Aim of the task: Quote exactly the lines spanning from the top of the data below to the line that contains "on its side.", including both.

Given data:

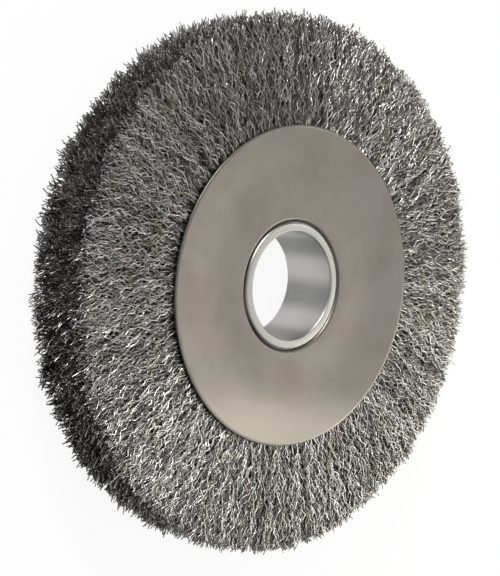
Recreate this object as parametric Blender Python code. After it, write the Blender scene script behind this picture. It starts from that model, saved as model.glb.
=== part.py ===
"""Crimped wire wheel brush for a bench or pedestal grinder, lying on its side.

The wheel spins about Z, and its origin is the middle of the arbor hole, half way through it.
Crimped steel wires are bent double round two retaining rings, side by side. Each ring with its
wires is one row, and all the wires' ends point outwards. Two stamped side plates squeeze the rows
together, and a short steel sleeve, rolled over at both ends, clinches the plates and lines the hole.
"""

import math
import random

import bmesh
import bpy

MM = 0.001

# Arbor sleeve: a tube whose two ends are rolled outwards over the plates.
ARBOR_HOLE_DIAMETER = 50.8 * MM
SLEEVE_WALL = 1.5 * MM
SLEEVE_LIP_WIDTH = 2.8 * MM
SLEEVE_LIP_SLOPE = 0.2 * MM
SLEEVE_LIP_EDGE_ROUND = 0.4 * MM
SLEEVE_MOUTH_ROUND = 0.9 * MM

# Side plates: stamped discs. A shallow dish round the hole takes in the sleeve's lips, then comes a
# flat land for the grinder's flanges, and past it the plate rises as a cup to an edge turned down
# towards the wires.
PLATE_DIAMETER = 150.0 * MM
PLATE_THICKNESS = 1.2 * MM
PLATE_BEND_ROUND = 0.5 * MM
SEAT_SPAN = 26.5 * MM
SEAT_WIDTH = 3.0 * MM
DISH_DEPTH = 1.7 * MM
DISH_RUN = 0.9 * MM
DISH_CREST_ROUND = 1.4 * MM
LAND_DIAMETER = 100.0 * MM
CUP_RISE = 4.15 * MM
EDGE_TURN_WIDTH = 1.2 * MM
EDGE_TURN_DROP = 0.3 * MM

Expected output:
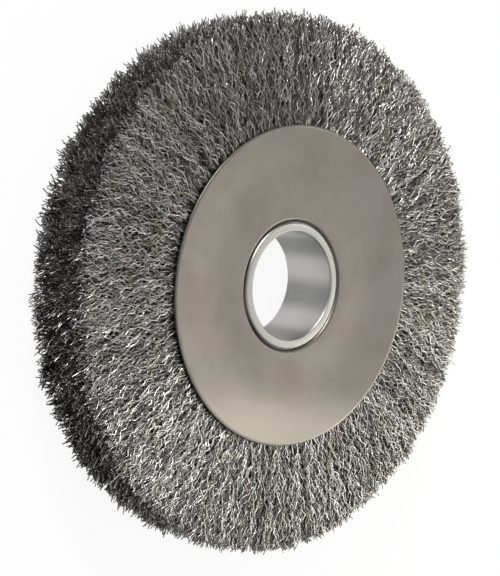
Recreate this object as parametric Blender Python code. After it, write the Blender scene script behind this picture. It starts from that model, saved as model.glb.
=== part.py ===
"""Crimped wire wheel brush for a bench or pedestal grinder, lying on its side.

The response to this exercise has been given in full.